Critique & Limitations
- First-instance vs appellate weight: As a family court decision (Circuit Judge), Local Authority v Mother & Ors is not binding on other courts. Its value lies in persuasive force and fidelity to appellate precedents like Re T.
- Limited published detail: The publicly available summary is short; full reasoning detail (e.g. how risks were assessed) is not fully visible. That limits our ability to scrutinise some of the balancing or mitigation proposals.
- Intensity of risk assessment: In highly sensitive cases, it may remain arguable that full withholding is permissible. A future case with stronger evidence of harm might yield a different result.

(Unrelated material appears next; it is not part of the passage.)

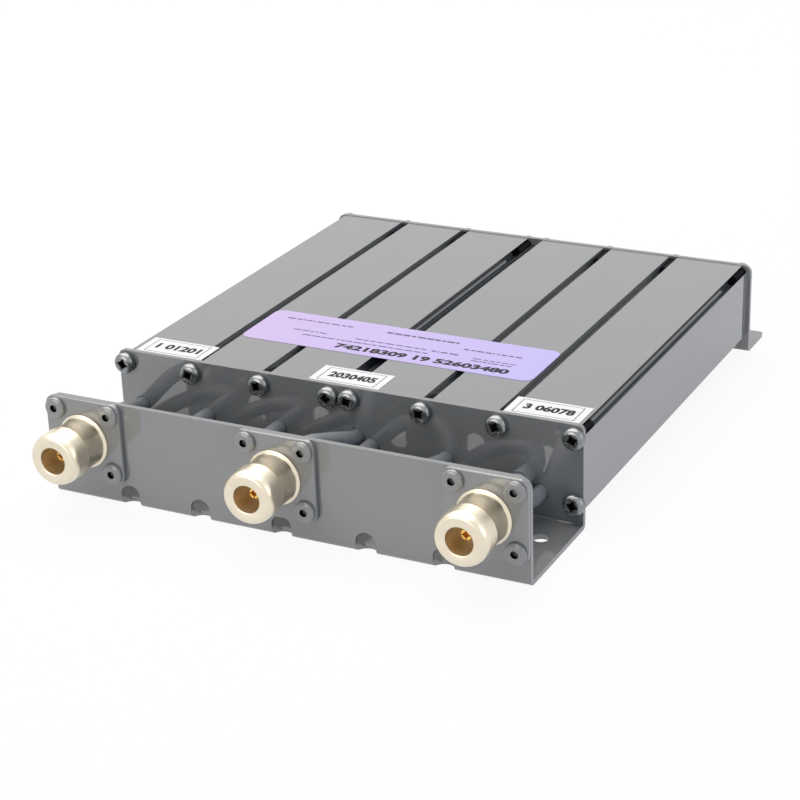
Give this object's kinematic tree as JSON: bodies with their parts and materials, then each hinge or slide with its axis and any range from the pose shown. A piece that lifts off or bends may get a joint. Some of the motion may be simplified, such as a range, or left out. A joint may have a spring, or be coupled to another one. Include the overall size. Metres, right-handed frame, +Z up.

- Practical pressure on resources: Disclosure orders may burden LA budgets (e.g. rewriting or redacting reports). That practical constraint is real but should not override fairness.
Conclusion
Local Authority v Mother & Ors [2025] EWFC 293 (B) is a significant first-instance application of the Re T (Children: Non-Disclosure) approach. It reinforces that non-disclosure of psychological or expert reports in family or care proceedings is a tightly constrained exception. A parent’s right to see and respond to evidence is not lightly overridden, even in care contexts involving sensitive material.
This decision strengthens the fairness arm of children proceedings: parties must ensure full, robust, transparent reasoning if they resist disclosure, and courts should favour openness with carefully tailored protections, rather than secrecy by default.